Notwithstanding the settlement agreement, FNB served MN with a notice of intention to debar in June 2022. In FNB’s view, MN only sent the email to his manager “in an elaborate attempt to protect himself should an investigation be conducted”, and it could be “comfortably inferred” that he divulged customer information.

After considering MN’s representations in his defence, FNB debarred him in February 2023 for non-compliance with:

  • Section 9(1)(e) of the Fit and Proper Requirements – removed from an office of trust for theft, fraud, forgery, uttering a forged document, misrepresentation, dishonesty, breach of fiduciary duty, or business conduct.
  • Section 3(3) of the General Code of Conduct. “A provider may not disclose any confidential information acquired or obtained from a client or, subject to section 4(1), a product supplier in regard to such client or supplier, unless the written consent of the client or product supplier, as the case may be, has been obtained beforehand or disclosure of the information is required in the public interest or under any law.”

FNB’s version ‘is more probable’

The Tribunal said MN’s version of how the caller obtained his cellphone number and how he handled the call “simply does not ring true”.

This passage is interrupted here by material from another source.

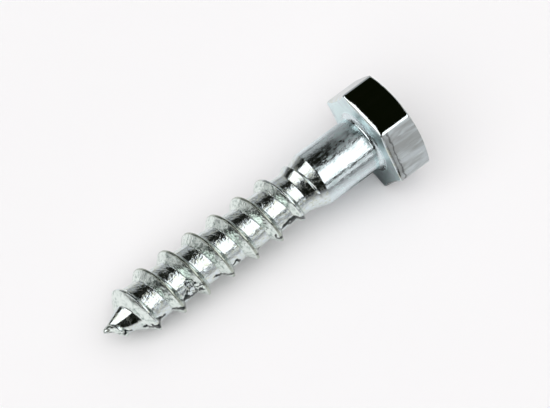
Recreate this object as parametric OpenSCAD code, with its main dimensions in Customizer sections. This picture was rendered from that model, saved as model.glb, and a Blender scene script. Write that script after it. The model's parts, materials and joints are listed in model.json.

The FST questioned why he would take a call on his private cellphone from a friend of a friend and access confidential information without authority and what transpired on the call after he established it wasn’t the caller’s account.

“The applicant’s version is improbable and falls to be deprecated. He had been working for the respondent for 14 years, and it is inconceivable that he would not have appreciated the consequences of his actions. Furthermore, when advised by his area manager not to access the account, why did he not come clean with his manager and confirm that he had already done so?”

The Tribunal said FNB’s version was more probable, namely that once MN realised that an investigation may follow his actions, he sought to cover his tracks by emailing his area manager.

In any event, it said the common cause facts alone supported FNB’s finding that MN lacked honesty and integrity, if only for breaching the bank’s Code of Ethics.

The FST said MN’s reliance on the settlement agreement made at the CCMA was misplaced. The labour matter had nothing to do with FNB’s obligation to debar him. Once FNB had established that MN no longer met the requirements of the FAIS Act, it was legally obliged to commence the debarment proceedings. The evidence indicated that the bank followed all the required steps in the debarment process.